Best Practices for Adopting the Computational Ethics for Natural Language Processing Course

Public Interest Technology University Network Projects

Member/Grantee

Carnegie Mellon University

Author

Yulia Tsvetkov, assistant professor in the Paul G. Allen School of Computer Science & Engineering at the University of Washington (formerly an assistant professor in the Language Technologies Institute, School of Computer Science at Carnegie Mellon University)

PRINT IN PDF

Best Practices for Adopting the "Computational Ethics for Natural
Language Processing" Course

In spring 2020, the Computational Ethics for NLP course launched at Carnegie Mellon University and has since been adopted by several PIT-UN members, including Stanford University, MIT, and Georgia Tech, as well as the Technical University of Darmstadt in Germany.

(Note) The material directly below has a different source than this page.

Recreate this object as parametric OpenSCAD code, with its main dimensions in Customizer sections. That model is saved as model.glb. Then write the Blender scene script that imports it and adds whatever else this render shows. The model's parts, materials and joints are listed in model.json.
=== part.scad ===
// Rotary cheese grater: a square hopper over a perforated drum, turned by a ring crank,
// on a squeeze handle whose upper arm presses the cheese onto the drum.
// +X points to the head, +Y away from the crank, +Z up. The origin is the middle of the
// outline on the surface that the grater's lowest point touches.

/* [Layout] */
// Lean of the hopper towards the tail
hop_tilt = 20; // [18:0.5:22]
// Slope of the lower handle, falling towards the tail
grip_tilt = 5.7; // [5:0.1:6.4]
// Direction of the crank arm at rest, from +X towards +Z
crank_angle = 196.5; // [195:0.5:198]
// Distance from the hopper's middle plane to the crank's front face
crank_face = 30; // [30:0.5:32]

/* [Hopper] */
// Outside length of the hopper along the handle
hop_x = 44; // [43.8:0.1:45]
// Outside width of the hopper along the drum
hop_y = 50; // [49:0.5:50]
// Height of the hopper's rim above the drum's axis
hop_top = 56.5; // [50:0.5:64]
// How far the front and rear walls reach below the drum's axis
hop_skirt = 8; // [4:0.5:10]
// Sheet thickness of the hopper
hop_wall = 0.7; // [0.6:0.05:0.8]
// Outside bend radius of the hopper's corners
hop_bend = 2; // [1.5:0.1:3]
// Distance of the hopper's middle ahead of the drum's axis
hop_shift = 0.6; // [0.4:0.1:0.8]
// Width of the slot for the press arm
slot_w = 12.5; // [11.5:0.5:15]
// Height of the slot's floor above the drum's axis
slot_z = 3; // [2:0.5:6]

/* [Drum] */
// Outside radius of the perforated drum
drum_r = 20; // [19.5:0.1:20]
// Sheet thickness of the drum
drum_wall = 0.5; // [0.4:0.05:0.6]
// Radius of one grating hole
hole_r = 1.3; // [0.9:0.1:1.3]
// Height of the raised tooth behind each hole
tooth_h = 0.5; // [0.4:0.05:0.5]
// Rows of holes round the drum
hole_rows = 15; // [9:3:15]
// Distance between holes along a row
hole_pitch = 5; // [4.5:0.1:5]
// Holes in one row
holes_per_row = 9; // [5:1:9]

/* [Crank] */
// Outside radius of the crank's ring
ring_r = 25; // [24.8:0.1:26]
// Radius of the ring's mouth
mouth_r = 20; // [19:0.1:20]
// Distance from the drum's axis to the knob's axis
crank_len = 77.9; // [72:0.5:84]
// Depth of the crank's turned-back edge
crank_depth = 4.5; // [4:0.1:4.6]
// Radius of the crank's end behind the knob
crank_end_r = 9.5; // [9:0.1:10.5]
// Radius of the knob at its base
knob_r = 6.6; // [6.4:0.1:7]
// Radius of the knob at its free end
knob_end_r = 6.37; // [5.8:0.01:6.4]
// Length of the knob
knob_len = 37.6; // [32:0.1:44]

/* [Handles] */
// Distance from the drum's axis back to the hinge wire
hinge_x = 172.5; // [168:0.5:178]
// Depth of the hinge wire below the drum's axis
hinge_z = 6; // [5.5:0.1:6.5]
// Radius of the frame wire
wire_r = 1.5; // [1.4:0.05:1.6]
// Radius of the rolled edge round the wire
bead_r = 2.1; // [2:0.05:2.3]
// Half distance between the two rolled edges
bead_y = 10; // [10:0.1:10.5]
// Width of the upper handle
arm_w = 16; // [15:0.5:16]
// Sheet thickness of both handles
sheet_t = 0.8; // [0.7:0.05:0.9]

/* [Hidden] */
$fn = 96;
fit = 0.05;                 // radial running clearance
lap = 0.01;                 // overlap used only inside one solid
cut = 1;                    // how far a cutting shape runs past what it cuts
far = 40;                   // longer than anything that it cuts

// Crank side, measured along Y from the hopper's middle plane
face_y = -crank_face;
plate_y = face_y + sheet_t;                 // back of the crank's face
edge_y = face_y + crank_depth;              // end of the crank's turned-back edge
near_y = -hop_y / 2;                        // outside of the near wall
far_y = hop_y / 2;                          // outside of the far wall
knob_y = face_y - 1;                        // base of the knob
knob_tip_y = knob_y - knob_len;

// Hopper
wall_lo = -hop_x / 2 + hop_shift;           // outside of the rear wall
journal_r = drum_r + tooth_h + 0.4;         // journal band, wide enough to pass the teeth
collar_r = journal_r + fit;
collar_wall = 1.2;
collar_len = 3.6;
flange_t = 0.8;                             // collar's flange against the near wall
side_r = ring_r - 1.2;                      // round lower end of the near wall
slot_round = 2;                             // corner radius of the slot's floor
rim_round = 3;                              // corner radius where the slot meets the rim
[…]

The course successfully attracted several students from underrepresented backgrounds and even led to a joint effort with investigative reporters at The Washington Post on a report that required former students to computationally analyze some evidence of anti-black discrimination in China over coronavirus fears. In addition, several course projects were published at leading research conferences, including the 12th International Conference on Social Informatics (SocInfo2020), and workshops by authors and collaborators who were women and other underrepresented members in STEM (science, technology, engineering, and mathematics) fields.

Best Practices for Adopting the Course

Overall, it was an extremely rewarding experience to develop and teach this course, and I thank the PIT-UN mission for enabling it. I hope more AI programs incorporate ethics-focused courses in their curriculum.
And I would be very happy if people consider adopting our course or parts of it.

Yulia Tsvetkov

1. It is important to acknowledge that computational ethics is an emerging and rapidly changing field.

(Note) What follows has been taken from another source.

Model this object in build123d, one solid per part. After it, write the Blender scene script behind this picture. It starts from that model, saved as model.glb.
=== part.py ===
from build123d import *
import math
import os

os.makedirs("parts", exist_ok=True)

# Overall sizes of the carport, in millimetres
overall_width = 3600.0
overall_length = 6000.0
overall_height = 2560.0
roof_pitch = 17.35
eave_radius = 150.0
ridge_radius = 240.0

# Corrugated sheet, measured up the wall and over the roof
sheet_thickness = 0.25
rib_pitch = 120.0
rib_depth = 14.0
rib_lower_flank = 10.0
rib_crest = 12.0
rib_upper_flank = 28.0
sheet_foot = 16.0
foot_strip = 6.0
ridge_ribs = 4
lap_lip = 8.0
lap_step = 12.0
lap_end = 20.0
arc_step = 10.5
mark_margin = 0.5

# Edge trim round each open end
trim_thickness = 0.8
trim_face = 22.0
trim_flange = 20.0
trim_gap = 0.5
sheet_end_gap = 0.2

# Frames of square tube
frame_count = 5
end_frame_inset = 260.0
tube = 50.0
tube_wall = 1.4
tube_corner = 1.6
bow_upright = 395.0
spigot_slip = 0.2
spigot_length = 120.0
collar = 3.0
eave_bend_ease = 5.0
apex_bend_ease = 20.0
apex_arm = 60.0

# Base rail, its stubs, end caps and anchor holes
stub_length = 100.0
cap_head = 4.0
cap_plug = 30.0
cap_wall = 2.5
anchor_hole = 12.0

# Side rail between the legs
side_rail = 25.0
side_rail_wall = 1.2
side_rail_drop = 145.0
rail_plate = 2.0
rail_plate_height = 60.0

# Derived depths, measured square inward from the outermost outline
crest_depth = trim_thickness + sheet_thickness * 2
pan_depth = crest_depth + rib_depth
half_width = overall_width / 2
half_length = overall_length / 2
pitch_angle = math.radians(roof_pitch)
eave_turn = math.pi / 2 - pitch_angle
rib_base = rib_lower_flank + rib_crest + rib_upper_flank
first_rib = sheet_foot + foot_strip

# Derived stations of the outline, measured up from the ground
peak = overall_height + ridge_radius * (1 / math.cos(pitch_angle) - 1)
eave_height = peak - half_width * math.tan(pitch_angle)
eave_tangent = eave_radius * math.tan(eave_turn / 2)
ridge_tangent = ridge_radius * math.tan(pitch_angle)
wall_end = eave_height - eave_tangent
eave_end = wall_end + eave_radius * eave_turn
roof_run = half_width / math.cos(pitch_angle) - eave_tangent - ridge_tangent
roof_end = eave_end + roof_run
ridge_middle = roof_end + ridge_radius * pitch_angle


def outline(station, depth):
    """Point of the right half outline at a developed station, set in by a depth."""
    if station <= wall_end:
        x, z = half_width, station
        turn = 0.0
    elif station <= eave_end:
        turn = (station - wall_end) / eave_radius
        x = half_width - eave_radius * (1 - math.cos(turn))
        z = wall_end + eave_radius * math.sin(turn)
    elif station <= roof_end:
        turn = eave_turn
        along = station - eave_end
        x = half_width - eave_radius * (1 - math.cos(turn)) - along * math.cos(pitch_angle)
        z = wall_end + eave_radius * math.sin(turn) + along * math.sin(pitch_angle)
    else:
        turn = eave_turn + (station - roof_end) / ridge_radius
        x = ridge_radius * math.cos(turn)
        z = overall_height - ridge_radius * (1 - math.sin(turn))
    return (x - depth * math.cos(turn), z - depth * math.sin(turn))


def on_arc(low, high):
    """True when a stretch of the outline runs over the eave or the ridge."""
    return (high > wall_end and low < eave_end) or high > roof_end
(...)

With the development of AI, new ethical issues constantly arise, and new pitfalls are revealed every few weeks, unfortunately. In the field of NLP, for example, in 2016 only a couple of published research papers raised concerns about social biases in datasets that we are using and that machine learning models are liable to absorb these biases. In 2017, there were maybe a dozen of such papers.

This year, there are hundreds, and there are full conference tracks, workshops, tutorials dedicated to bias, hate speech, misinformation, and so on. This means that while the primary syllabus structure can be adopted as is, some content needs to be updated every year, to cover most recent research and to discuss the most relevant case studies. A modular structure of the course facilitates this, and we have released updated versions of the course in the past couple of years.

2. The field of ethical AI is highly interdisciplinary, and it is important to invite experts from diverse fields to provide an interdisciplinary perspective on issues in the intersection of ethics and AI.

At CMU, we invited researchers from philosophy, social sciences, statistics, humanities, public policy, and other departments. These lectures provided a fresh perspective, much needed to understand the problem in depth, and students enjoyed the lectures. I would recommend including such invited talks in the course syllabus.

3. For the course to have practical value for students, I recommend engaging the students in research in the form of course projects and practical exercises.

We found that students who worked on more creative and thought-provoking course projects were more engaged, and they were excited to learn to do research in the field of ethical NLP and to publish their research results. So it is important to prepare a list of ideas for students with projects at different difficulty levels and to involve teaching assistants to mentor the students more closely. We have publicly released a list of example projects that other researchers are most welcome to use.

Course Overview

As language technologies have become increasingly prevalent, there is growing awareness that decisions we make about our data, methods, and tools are often tied up with their impact on people and societies. This course introduces students to real-world applications of language technologies and the potential ethical implications associated with them. We discuss philosophical foundations of ethical research along with advanced state-of-the art techniques.

Discussion topics include:

Philosophical foundations

What are ethics, history, medical and psychological experiments, IRB and human subjects, ethical decision-making?

Misrepresentation and bias

Algorithms to identify biases in models and data and adversarial approaches to debiasing.

Privacy

Algorithms for demographic inference, personality profiling, and anonymization of demographic and personal traits.

Civility in communication

Techniques to monitor trolling, hate speech, abusive language, cyberbullying, toxic comments.

Democracy and the language of manipulation

Approaches to identify propaganda and manipulation in news, to identify fake news, political framing.

Natural language processing for social good

Low-resource NLP, applications for disaster response and monitoring diseases, medical applications, psychological counseling, interfaces for accessibility.

Multidisciplinary perspective

Invited lectures from experts in behavioral and social sciences, rhetoric, etc.